Il exagère dans la mesure où, en Amérique, des Juifs orthodoxes sont déjà très largement impliqués dans des affaires tant nationales (pensons au sénateur Liebermann, démocrate du Connecticut) que communautaires (Morton Klein, de l'Organisation sioniste d'Amérique, vient à l'idée). Mais il a raison dans la mesure où les institutions orthodoxes sont généralement restées à l'écart de la vie publique américaine, excepté pour y poursuivre leurs propres objectifs, très spécifiques.
D'autres membres d'Agudath disent également reconnaître la nécessité d'élargir son champ d'action. Le vice-directeur des affaires gouvernementales et publiques de l'organisation, David Zwiebel, relève que «compte tenu de notre effectif croissant, de la maturité de la communauté et de la confiance en soi engendrées par ces deux aspects, nous devons indéniablement pour le moins admettre que certaines responsabilités puissent nous être imposées désormais.»

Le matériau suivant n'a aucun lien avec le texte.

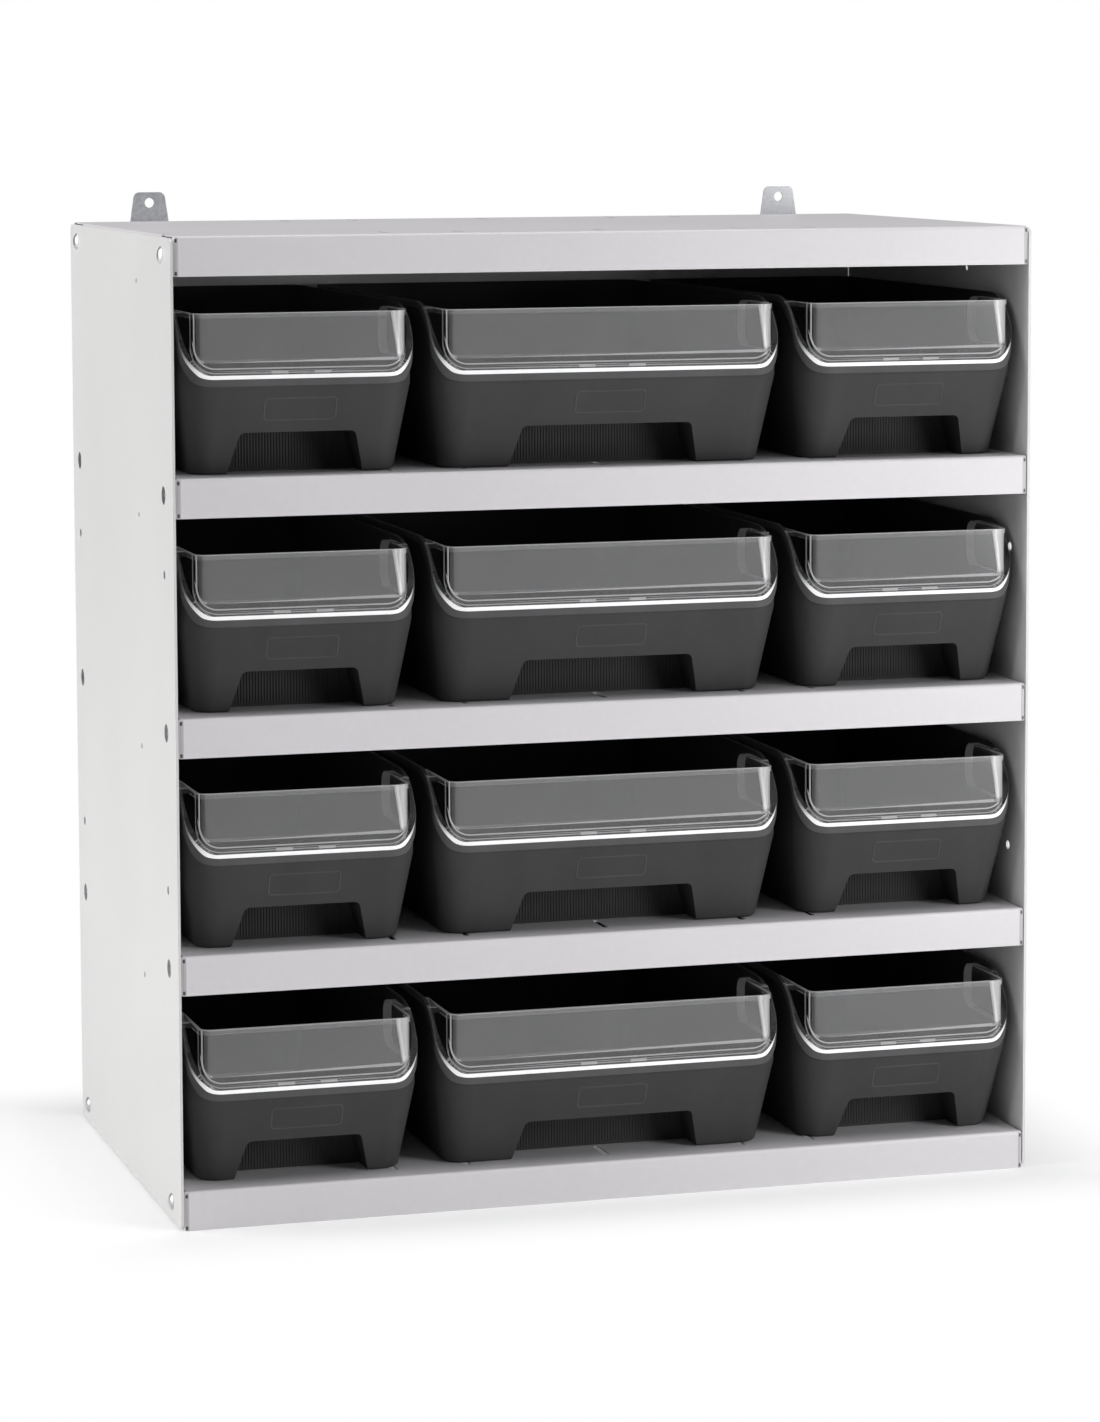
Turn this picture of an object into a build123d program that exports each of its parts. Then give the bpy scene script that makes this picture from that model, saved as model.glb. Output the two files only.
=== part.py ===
from build123d import *
import os

os.makedirs("parts", exist_ok=True)

# Rack of sheet steel with four rows of pull-out bins, in millimetres
# X runs to the right, Y to the back, Z up; the origin is on the floor under the middle

# Overall sizes
height = 750.0
width = 685.0
depth = 408.0
rows = 4

# Sheet thicknesses and folds
side_t = 2.0
shelf_t = 1.2
back_t = 1.0
tab_t = 2.0
lip_h = 30.0
hem_w = 11.0
fold_r = 2.4
corner_r = 3.0
side_inset = 1.5
side_corner_r = 6.0
relief_l = 40.0
relief_w = 2.6

# Slots in every shelf, for dividers and bin stops
slot_l = 30.0
slot_w = 5.0
slot_inset = 35.0
slot_near_x = 112.0
slot_far_x = 170.0

# Holes and fasteners in the side panels
front_col = 35.0
back_col = 27.5
screw_r = 3.0
screw_gap = 0.2
dome_r = 6.5
dome_h = 2.6
nut_af = 10.0
nut_h = 5.0
clinch_r = 7.0
clinch_gap = 0.05
clinch_recess = 0.4
clinch_bore_r = 2.5
hex_head_af = 8.0
hex_head_h = 3.5
join_r = 3.5
join_spread = 240.0
peg_r = 2.25
peg_y = 130.0
peg_drop = 37.5

# Hanging tabs at the back of the top
tab_inset = 66.5
tab_rise = 24.0
tab_base_w = 32.0
tab_top_w = 25.0
tab_foot = 27.0
tab_r = 5.0
tab_hole_r = 4.0
tab_hole_drop = 8.7
tab_rivet_dx = 8.0

# Rivets of the tabs and of the back panel
rivet_r = 2.0
rivet_gap = 0.05
rivet_head_r = 4.0
rivet_head_h = 1.0
back_rivet_inset = 117.5

# Bins: two narrow ones and a wide one in each row, 2 : 3 : 2
narrow_units = 2
wide_units = 3
bin_gap = 14.0
bin_lift = 0.3
bin_l = 396.0
bin_h = 126.0
wall = 2.0
floor_t = 2.6
base_side_in = 10.8
base_front_in = 26.7
base_back_in = 13.0
base_bevel = 1.6
knee_z = 67.0
knee_in = 0.8
tub_r_low = 16.0
tub_r_top = 27.0

# Rim line of a bin seen from the side: level at the front, then up over the shoulder
rim_z = 72.4
rim_front_in = 0.8
rim_flat = 2.0
rim_crest_y = 35.0
rim_bend_r = 7.0
rim_crest_r = 50.0
rim_r_low = 25.3
rim_r_top = 12.8
collar_h = 5.0

# Finger recess under the front of a bin
recess_h = 31.8
recess_draft = 8.4
recess_depth = 28.0
recess_r = 5.0
narrow_recess_w = 105.5
wide_recess_w = 151.5

# Clear window of a bin
window_top = 122.0
window_t = 1.8
window_gap = 0.2
window_side_in = 8.0
window_r = 9.0
window_seat = 3.0
leg_end = 86.0
leg_low = 86.0
leg_r = 12.0
flange_h = 2.5
flange_in = 0.4
foot_h = 8.0
foot_t = 1.4
foot_end = 15.0
bead_h = 3.5
bead_out = 0.8
bead_end = 50.0
clip_w = 13.0
clip_h = 6.0
clip_t = 1.4
narrow_clip_x = 16.5
wide_clip_x = 20.0

# Worked-out places
shelf_pitch = (height - lip_h) / rows
shelf_tops = [lip_h + shelf_pitch * row for row in range(rows + 1)]
cabinet_d = depth - tab_t
front_y = -depth / 2
cabinet_back_y = front_y + cabinet_d
inner_w = width - 2 * side_t
shelf_d = cabinet_d - back_t
side_h = height - 2 * side_inset
tab_x = width / 2 - tab_inset
back_rivet_x = width / 2 - back_rivet_inset
side_mid_y = front_y + cabinet_d / 2
side_cols = [front_y + front_col, cabinet_back_y - back_col]
unit = inner_w / (2 * narrow_units + wide_units)
far = 400.0


def save(piece, name):
    piece.part.label = name
    export_step(piece.part, f"parts/{name}.step")


def placed(shape, x, y, z):
    with BuildPart() as piece:
        with Locations((x, y, z)):
            add(shape)
    return piece


# Shelf: a tray of folded sheet with the open side down
def make_shelf():
    back_slot_y = shelf_d - slot_inset
    with BuildPart() as shelf:
        with Locations((0, shelf_d / 2, -lip_h / 2)):
            Box(inner_w, shelf_d, lip_h)
        fillet(shelf.edges().filter_by(Axis.Z), corner_r)
        fillet(shelf.faces().sort_by(Axis.Z)[-1].edges(), fold_r)
        offset(amount=-shelf_t, openings=shelf.faces().sort_by(Axis.Z)[0])
        # hems folded inwards along the foot of the front and back lips
        with Locations(
            (0, shelf_t + hem_w / 2 - 0.1, shelf_t / 2 - lip_h),
            (0, shelf_d - shelf_t - hem_w / 2 + 0.1, shelf_t / 2 - lip_h),
        ):
            Box(inner_w - 4 * corner_r, hem_w, shelf_t)
        # slots for dividers and stops
        with BuildSketch(Plane.XY):
            for slot_x in (-slot_far_x, -slot_near_x, 0, slot_near_x, slot_far_x):
                with Locations((slot_x, slot_inset), (slot_x, back_slot_y)):
                    SlotOverall(slot_l, slot_w, rotation=90)
        extrude(amount=-2 * shelf_t, mode=Mode.SUBTRACT)
        # reliefs of the sheet at the four corners
        for side in (-1, 1):
            for relief_y in (corner_r + relief_l / 2, shelf_d - corner_r - relief_l / 2):
                with Locations((side * (inner_w / 2 - relief_w / 2), relief_y, 0)):
                    Box(relief_w, relief_l, 2 * relief_w, mode=Mode.SUBTRACT)
        # screw holes through the end flanges
        with BuildSketch(Plane.YZ):
            with Locations((front_col, -lip_h / 2), (cabinet_d - back_col, -lip_h / 2)):
                Circle(screw_r + screw_gap)
        extrude(amount=inner_w, both=True, mode=Mode.SUBTRACT)
        # rivet holes through the back lip
        with BuildSketch(Plane.XZ.offset(-shelf_d - 1)):
            with Locations((-back_rivet_x, -lip_h / 2), (0, -lip_h / 2), (back_rivet_x, -lip_h / 2)):
                Circle(rivet_r + rivet_gap)
        extrude(amount=2 * shelf_t + 1, mode=Mode.SUBTRACT)
    return shelf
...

M. Heilman considère cette intention d'assumer un rôle plus large dans la vie publique et juive comme «un signe, d'une part, du succès de la communauté orthodoxe américaine à préserver ses effectifs et, d'autre part, de son échec à traduire ce succès par une influence croissante au sein de la collectivité dans son ensemble».
Cette évolution pourrait également présager d'un changement beaucoup plus profond dans la vie juive, en Amérique et ailleurs, et constituer le signe que l'orthodoxie est en train d'atteindre sa maturité politique et, peut-être, à terme, qu'elle va même remplacer le Judaïsme non orthodoxe.